We Happy Few Preview – Let’s Put A Smile On That Face
If We Happy Few wasn’t on your radar before June, its showing at E3 during the Xbox portion of the show almost certainly put it there. The sinister smiling first-person game introduced an intriguing dystopia where anything but sheer uninterrupted happiness would get you cast out of town, or worse. To achieve this sort of picturesque facade, the powers that be in Wellington Wells ensure its whole community is hopped up on Joy, a mood altering hallucinogen that replaces the decrepit reality of the world with sunshine and rainbows akin to a kindergartner’s fever dream. The premise is simply awesome, and the trailer seemed to deliver on the game’s promises. While the full game is not yet out, We Happy Few is available in a pre-alpha state as part of Xbox One’s Game Preview program. I had a chance to stroll through this faux happy town to see how it’s coming along. Unlike the drugged citizens of Wellington Wells, I was able to see through the veneer of the ruling body ensuring me all is well. The game needs a lot of work, but there’s still plenty to smile about.

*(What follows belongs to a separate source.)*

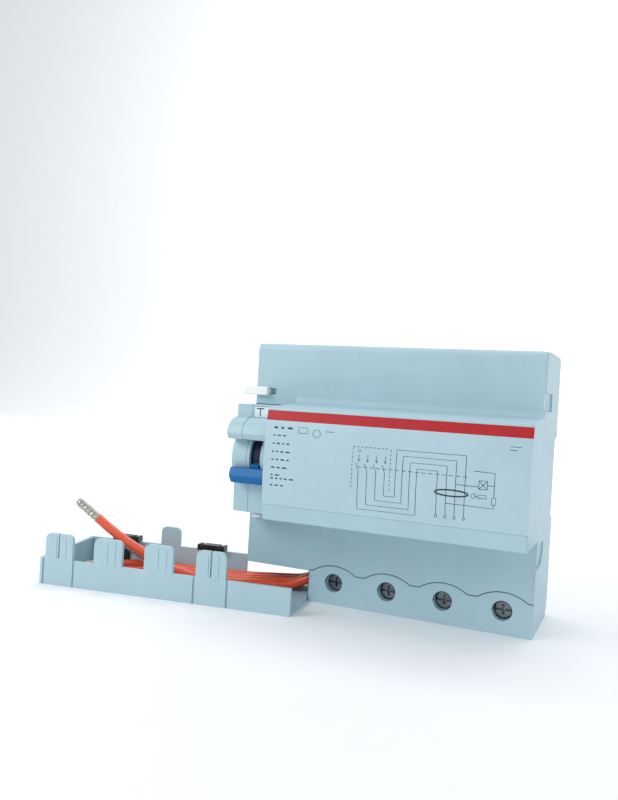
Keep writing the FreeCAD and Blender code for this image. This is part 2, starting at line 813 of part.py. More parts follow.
def inner_leads():
    """Each lead rises through the core, turns over its top and comes down to a contact bar."""
    bar_top = size("-bar_top")
    core_x = -22
    over = 14
    for number, x in each_terminal():
        leave = Vector(*ROUTES[number][0])
        way_in = (leave - Vector(*ROUTES[number][1])).normalize()
        bend = leave + way_in * 5
        y = leave.y
        down_x = max(size(x), core_x + size("core_radius") + 5)
        points = [
            tuple(leave),
            tuple(bend),
            (bend.x, y, bar_top + 1.5),
            (core_x, y, -15),
            (core_x, y, over),
            (down_x, y, over),
        ]
        if number == 1:
            # this terminal sits below the core, so its lead comes back to the left
            foot_x = size(x) + 2.5
            points += [(down_x, y, bar_top + 13), (foot_x, y, bar_top + 6), (foot_x, y, bar_top)]
        else:
            points += [(down_x, y, bar_top)]
        tube(f"inner_lead_{number}", points, size("lead_diameter"))


def terminals():
    bar_front = "(-bar_depth)"
    bar_back = "(-bar_depth + bar_thickness)"
    cage_low = "(screw_z - cage_height / 2)"
    cage_high = "(screw_z + cage_height / 2)"
    cage_front = f"({bar_front} - 1 - cage_wall)"
    cage_back = f"({bar_back} + wire_space + cage_wall)"
    for number, x in each_terminal():
        tag = f"_{number}"
        lead_y = f"(-first_lead_depth + {number - 1} * lead_pitch)"
        strip = box("bar_strip" + tag, (f"{x} - bar_width / 2", f"{x} + bar_width / 2"),
                    (bar_front, bar_back), ("screw_z - cage_height / 2 + 0.5", "-bar_top"))
        tab = box("bar_tab" + tag, (f"{x} - bar_width / 2", f"{x} + bar_width / 2"),
                  (f"{lead_y} - 2.2", bar_back), ("-bar_top - bar_thickness", "-bar_top"))
        sub_part("contact_bar" + tag, fused("bar" + tag, [strip, tab]))
        outer = box("cage_outer" + tag, (f"{x} - cage_width / 2", f"{x} + cage_width / 2"),
                    (cage_front, cage_back), (cage_low, cage_high))
        inner = box("cage_inner" + tag,
                    (f"{x} - cage_width / 2 + cage_wall - 0.15",
                     f"{x} + cage_width / 2 - cage_wall + 0.15"),
                    (f"{cage_front} + cage_wall", f"{cage_back} - cage_wall"),
                    (f"{cage_low} - 1", f"{cage_high} + 1"))
        thread = rod("cage_thread" + tag, "y", (x, f"{cage_front} - 1", "screw_z"),
                     "screw_radius + pin_play", "cage_wall + 2")
        sub_part("terminal_cage" + tag, cut("cage" + tag, outer, inner, thread))
        head = rod("screw_head" + tag, "y", (x, "-head_depth", "screw_z"), "head_radius", "head_length")
        shank = rod("screw_shank" + tag, "y", (x, "-head_depth + head_length", "screw_z"), "screw_radius",
                    f"head_depth - head_length - bar_depth - 0.1")
        slot = box("screw_slot" + tag, (f"{x} - 4", f"{x} + 4"), ("-head_depth - 1", "-head_depth + 1.2"),
                   ("screw_z - 0.45", "screw_z + 0.45"))
        cross = box("screw_cross" + tag, (f"{x} - 0.45", f"{x} + 0.45"),
                    ("-head_depth - 1", "-head_depth + 1.6"),
                    ("screw_z - 1.9", "screw_z + 1.9"))
        sub_part("terminal_screw" + tag,
                 cut("screw" + tag, fused("screw_solid" + tag, [head, shank]), slot, cross))


# ---- rail latches and coupling clips ----

def latches():
    """Two sprung slides behind the block that hold the rail from below."""
    rail_edge = "(-rail_height / 2)"
    for name, x in LATCH_X.items():
        side = name.split("_")[1]
        web = box("latch_web_" + side, (f"{x} - latch_half_width", f"{x} + latch_half_width"),
                  ("0.45", "3.8"),
                  ("base + 4.5", f"{rail_edge} + 2"))
        flange = box("latch_flange_" + side, (f"{x} - latch_flange", f"{x} + latch_flange"), ("0.5", "2"),
                     ("base + 4.5", f"{rail_edge} - 1"))
        lip_room = box("latch_lip_" + side, (f"{x} - 9", f"{x} + 9"), ("0.3", "hook_gap"),
                       (f"{rail_edge} - 0.1", "-15"))
        window = box("latch_window_" + side, (f"{x} - 2.5", f"{x} + 2.5"), ("0", "5"),
                     ("-spring_seat - 3.5", "-spring_seat + 8"))
        tool_slot = box("latch_slot_" + side, (f"{x} - 3", f"{x} + 3"), ("2.4", "5"), ("-34", "-31.5"))
        sub_part(f"rail_latch_{side}",
                 cut("latch_" + side, fused("latch_solid_" + side, [web, flange]), lip_room, window,
                     tool_slot))
        centre = Vector(size(x), 2.15, size("-spring_seat"))
        helix_spring(f"latch_spring_{side}", centre, "z", 1.3, 0.25, 8, 7)


def clips():
    for name, z, low, high in (("upper", "28.5", "left - 5", "left + 6.4"),
                               ("lower", "-26.1", "left + 2.6", "left + 6.4")):
        thick = "1.9" if name == "upper" else "0.8"
        tongue = "1.1" if name == "upper" else "0.7"
        bar = box("clip_bar_" + name, (low, high), ("front - 2.6", "front - 0.1"),
                  (f"{z} - {thick}", f"{z} + {thick}"))
        foot = box("clip_foot_" + name, ("left + 2.8", high), ("front - 1", "front + 2"),
                   (f"{z} - {tongue}", f"{z} + {tongue}"))
        solid = fused("clip_" + name, [bar, foot])
        soft = rounded("clip_soft_" + name, solid, 0.5,
                       lambda edge: middle(edge).y < size("front - 1.5"))
        sub_part(f"{name}_coupling_clip", soft)


# ---- tray, cables and ferrules ----


def tray_placement():
    """The tray stands on the same floor as the block, turned under its leads."""
    corner = Vector(size("notch_right + tray_corner_right"), size("front - tray_corner_ahead"),
                    size("base"))
    return Placement(corner, Rotation(Vector(0, 0, 1), size("tray_yaw")))


def finger_x(number):
    """A front finger's middle; the fingers keep the pitch of the terminals."""
    return f"(-tray_length + first_finger + {number} * terminal_pitch)"


def cable_tray():
    """The loose wire tray, drawn from its open end's front corner with its length along -X."""
    body = body_named("cable_tray_body")
    front_top = "tray_front_height"
    rear_top = "tray_rear_height"
    tip = "(tray_front_height + finger_rise)"
    floor = rectangle(sketch_on(body, "XY_Plane", "0"), ("-tray_length", "0"), ("0", "tray_width"))
    pad(body, floor, "tray_floor")
    corners = [("-tray_length", "0"), ("0", "0"), ("0", front_top)]
    for number in (3, 2, 1, 0):
        x = finger_x(number)
        corners += [(f"{x} + finger_width / 2", front_top), (f"{x} + finger_width / 2", tip),
                    (f"{x} - finger_width / 2", tip), (f"{x} - finger_width / 2", front_top)]
    corners += [("-tray_length", front_top)]
    pad(body, outline(sketch_on(body, "XZ_Plane", "0"), corners), "tray_wall", True)
    x = "(-tray_length + rear_finger)"
    half = "rear_finger_width / 2"
    rear = [("-tray_length", "0"), ("-tray_gap", "0"), ("-tray_gap", rear_top),
            (f"{x} + {half}", rear_top), (f"{x} + {half}", tip), (f"{x} - {half}", tip),
            (f"{x} - {half}", rear_top),
            ("-tray_length", rear_top)]
    pad(body, outline(sketch_on(body, "XZ_Plane", "-tray_width"), rear), "tray_wall")
    end = outline(sketch_on(body, "YZ_Plane", "-tray_length"),
                  [("0", "0"), ("tray_width", "0"), ("tray_width", rear_top), ("0", front_top)])
    pad(body, end, "tray_wall")
    fillet(body, "2.5", lambda edge: along(edge, "y") and near(middle(edge).z, tip))
    fillet(body, "1.5", lambda edge: along(edge, "z") and near(middle(edge).x, "-tray_length")
           and near(middle(edge).y, "0"))
    # grooves down the front wall beside the outer fingers, and the slits that split them
    grooves = sketch_on(body, "XZ_Plane", "0")
    slits = sketch_on(body, "XZ_Plane", "0")
    for number in (0, 3):
        x = finger_x(number)
        for side in ("-", "+"):
            middle_x = f"{x} {side} (finger_width / 2 + 0.7)"
            rectangle(grooves, (f"{middle_x} - 0.4", f"{middle_x} + 0.4"), ("0", front_top))
        rectangle(slits, (f"{x} - 0.3", f"{x} + 0.3"), (f"{front_top} + 0.5", tip))
    pocket(body, grooves, "0.7")
    pocket(body, slits, "tray_wall")
    body.Placement = tray_placement()
    sub_part("cable_tray", body)


def tray_clips():
    """Two black T clips hooked over the tray's rear wall."""
    inner = "(tray_width - tray_wall)"
    top = "tray_rear_height"
    half = "tray_clip_width / 2"
    for side in ("left", "right"):
        x = f"(-tray_length + {side}_tray_clip)"
        bar = box("clip_top_" + side, (f"{x} - {half}", f"{x} + {half}"),
                  (f"{inner} - 2.4", "tray_width + 0.8"),
                  (top, f"{top} + 2.6"))
        stem = box("clip_stem_" + side, (f"{x} - 1.5", f"{x} + 1.5"), (f"{inner} - 1", inner),
                   ("tray_floor + 2", top))
        notches = [
            box(f"clip_notch_{end}_" + side, (f"{x} + {at} - 0.5", f"{x} + {at} + 0.5"),
                (f"{inner} - 3", "tray_width + 2"), (f"{top} + 1.7", f"{top} + 3"))
            for end, at in (("a", "(-4.4)"), ("b", "4.4"))
        ]
        clip = cut("tray_clip_solid_" + side, fused("tray_clip_t_" + side, [bar, stem]), *notches)
        clip.Placement = tray_placement()
        sub_part(f"tray_clip_{side}", clip)


def ferrule(name, start, way):
    """A crimped sleeve on a cable's end, from where it meets the insulation."""
    radius = 2.2
    length = 13
    sleeve = Part.makeCylinder(radius, length)
    tip = Part.makeCone(radius, 1.5, 1.6, Vector(0, 0, length))
    solid = sleeve.fuse(tip)
    for step in range(4):
        dent = Part.makeBox(2.6, 1.6, 1.7, Vector(-1.3, -radius - 0.7, 2 + step * 2.9))
        solid = solid.cut(dent)
    sleeve_part = doc.addObject("Part::Feature", name + "_sleeve")
    sleeve_part.Shape = solid
    sleeve_part.Placement = Placement(start, Rotation(Vector(0, 0, 1), way))
    sub_part(name, sleeve_part)


# Points of each lead outside the block, from the block's face to its ferrule.
# The first run of every lead has the same direction, which its inside part shares.
ROUTES = {
    1: [(-31.25, -31.7, -49.9), (-39.5, -33.2, -55.1), (-50, -38.6, -55.2), (-63, -45.5, -55.2),
        (-79, -50, -54.8), (-93, -52, -51.9), (-106, -53.4, -46.4), (-119, -53.6, -41.2),
        (-131, -53.4, -34.6)],
    2: [(-31.25, -26.95, -49.9), (-39.5, -28.45, -55.1), (-50, -33.65, -55.2), (-62, -40.1, -55.2),
        (-77, -43.8, -55.2), (-90, -45.5, -55.2), (-103, -50.5, -55.2), (-112, -57, -55.2)],
    3: [(-31.25, -22.2, -49.9), (-39.5, -23.7, -55.1), (-50, -28.75, -55.2), (-62, -35.1, -55.2),
        (-77, -39, -55.2), (-92, -41, -55.2), (-103, -42.2, -54), (-112, -43, -50.5)],
    4: [(-31.25, -17.45, -49.9), (-39.5, -18.95, -55.1), (-50, -23.85, -55.2), (-62, -30.1, -55.2),
        (-77, -34.3, -55.2), (-92, -36.3, -55.2), (-107, -37.9, -55.2), (-118, -42.6, -55.2),
        (-124, -49, -55.2)],
}


def cables():
    for number, points in ROUTES.items():
        tube(f"cable_{number}", points, size("lead_diameter"))
        last = Vector(*points[-1])
        way = last - Vector(*points[-2])
        ferrule(f"ferrule_{number}", last, way)


def case_screws():
    """The long screws that hold the two cases together, from wall to wall."""
    upper = "shoulder_depth - front_wall + rear_depth - wall"
    lower = "shoulder_depth - front_wall - wall"
    places = (("left + 5", "top_above_axis - 6", upper), ("right - 5", "top_above_axis - 6", upper),
              ("right - 4.5", "-40", lower), ("left + 5", "-40", lower))
    pieces = []
    for number, (x, z, length) in enumerate(places):
        pieces.append(rod(f"case_screw_{number}", "y", (x, "inner_front", z), "1.5", length))
    sub_part("case_screws", fused("case_screw_set", pieces))


def main():
    rear_case()
    front_case()
    terminal_cover()
    label_plate()
    control_module()
    handle()
    test_button()
    spring_seat = Vector(size("left + 13.35"), size("-cell_depth + 6"), 19.4)
    helix_spring("test_button_spring", spring_seat, "y", 1.6, 0.25, 4.2, 5)
    relay()
    trip_lever()
    transformer()
    electronics()
    terminals()
    inner_leads()
    latches()
    clips()
    cable_tray()
    tray_clips()
    cables()
    case_screws()
    doc.recompute()
    problems = [f"{obj.Name}: {obj.State}" for obj in doc.Objects if {"Invalid", "Error"} & set(obj.State)]
    problems += [name for name, obj in parts.items() if obj.Shape.isNull() or not obj.Shape.isValid()]
    if problems:
        raise SystemExit("failed objects: " + ", ".join(problems))
    os.makedirs("parts", exist_ok=True)
    for name, obj in parts.items():
        obj.Shape.exportStep(f"parts/{name}.step")
    print(len(parts), "sub-parts written")


main()
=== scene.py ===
import json
import math
import random

import bmesh
import bpy
from mathutils import Matrix, Vector


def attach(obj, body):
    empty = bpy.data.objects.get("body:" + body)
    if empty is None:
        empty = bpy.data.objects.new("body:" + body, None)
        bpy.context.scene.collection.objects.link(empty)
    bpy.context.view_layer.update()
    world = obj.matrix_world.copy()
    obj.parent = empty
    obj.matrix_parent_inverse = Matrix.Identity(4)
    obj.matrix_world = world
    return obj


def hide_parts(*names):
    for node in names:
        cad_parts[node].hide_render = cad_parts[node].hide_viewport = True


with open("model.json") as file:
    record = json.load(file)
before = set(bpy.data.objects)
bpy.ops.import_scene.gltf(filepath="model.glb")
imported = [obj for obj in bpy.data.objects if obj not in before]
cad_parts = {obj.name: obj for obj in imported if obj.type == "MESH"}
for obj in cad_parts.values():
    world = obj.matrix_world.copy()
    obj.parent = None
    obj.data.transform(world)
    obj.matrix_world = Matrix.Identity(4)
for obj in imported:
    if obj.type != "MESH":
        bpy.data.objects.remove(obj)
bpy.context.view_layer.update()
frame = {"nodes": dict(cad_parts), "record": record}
nodes = frame["nodes"]
behaviour = frame["record"]["behaviour"]
bodyOf = {node: body for body, members in behaviour["bodies"].items() for node in members}
slotOf = {entry["node"]: entry["material_slot"] for entry in frame["record"]["subparts"]}
mm = 0.001
random.seed(7)
print("stage: frame loaded,", len(nodes), "nodes")

# camera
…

At the onset I was met with a message reminding me that Compulsion Games, the studio behind WHF, will be constantly working to improve the game. Not all content, including the game’s playable area and multi-character story content, are available to play in this preview version. The first thing you must know about WHF if you’re eager to play is that it’s not really anything like the trailer. That’s probably disappointing to some, but it’s made stranger when you consider that the trailer takes from the opening gameplay moments directly, and still everything following those scenes are very different from what you may have anticipated. It’s a bit of a mislead, but it also serves to help the game earn its own merits. To date, the BioShock comparisons have been unrelenting. I’ve never felt that was fair. BioShock didn’t invent dystopia, but the fact that WHF doesn’t play as a typical linear first-person action game means it takes a sharp turn away from those comparisons once you’ve seen more than the promo material.
Instead, WHF is a survival game, closer to Minecraft or Don’t Starve than BioShock or Dishonored. As you escape Wellington Wells for being a “downer”, someone who has the audacity to reject their Joy, you awaken in a safehouse outside the protected walls of town. The lockers and supplies inside the room can be revisited whenever you’d like, and should be too, as there’s plenty of inventory management to be done. You’ll need to watch your vitals like fatigue, thirst, and hunger, and of course overall health. Right now these vitals drain at a rate that feels too quick. This is something that can be tweaked as the game continues to develop, but it’s unclear if Compulsion thinks they’ve found a sweet spot and maybe isn’t interested in altering those rates.
The outskirts of town are full of other rejects who either refused Joy or overdosed on it or had some other negative reaction that just wasn’t cheerful enough to remain a citizen of Wellington Wells. Along with them are an abundance of quests, none of which take more precedence than getting back into town. Many of the sidequests feel like standard fetches that games have abused for years now, but they did provide the benefit of getting me familiar with the confusing menus, sub-menus, and UI. These things, like the vitals’ change rates, need some work.
The most disappointing of all aspects of the game so far are the visuals. Character models for NPCs are overused much too often and the world, while meant to be ugly to depict the game’s subject matter, achieve that ugliness via some low quality textures and a grayness to the world that isn’t interesting, just unappealing. The promo material for the game looks much better than what is actually on display right now.
All of this sort of stuff can and hopefully will be attended to before WHF hits stores, and if it does, I rest assured it’ll be worth return trip. The main appeal of the game is the world-building. I played for several hours wanting to see more of the town. I saw stories emerge through quests and impromptu moments alike. The premise is truly a winner, it just needs to work out a lot of the rough spots. It almost seems unfair to preview a game that knows it isn’t nearly ready yet, but at the same time the studio is allowing people to buy it in its current state, and they’re even hoping to create a dialogue so that the final version is worth our time. The world seen in and around Wellington Wells is a depressing Orwellian narrative, and that has inherent appeal to plenty of people like myself. If Compulsion Games can improve its many mediocre facets as they stand now, gamers should have lots to smile about when We Happy Few releases.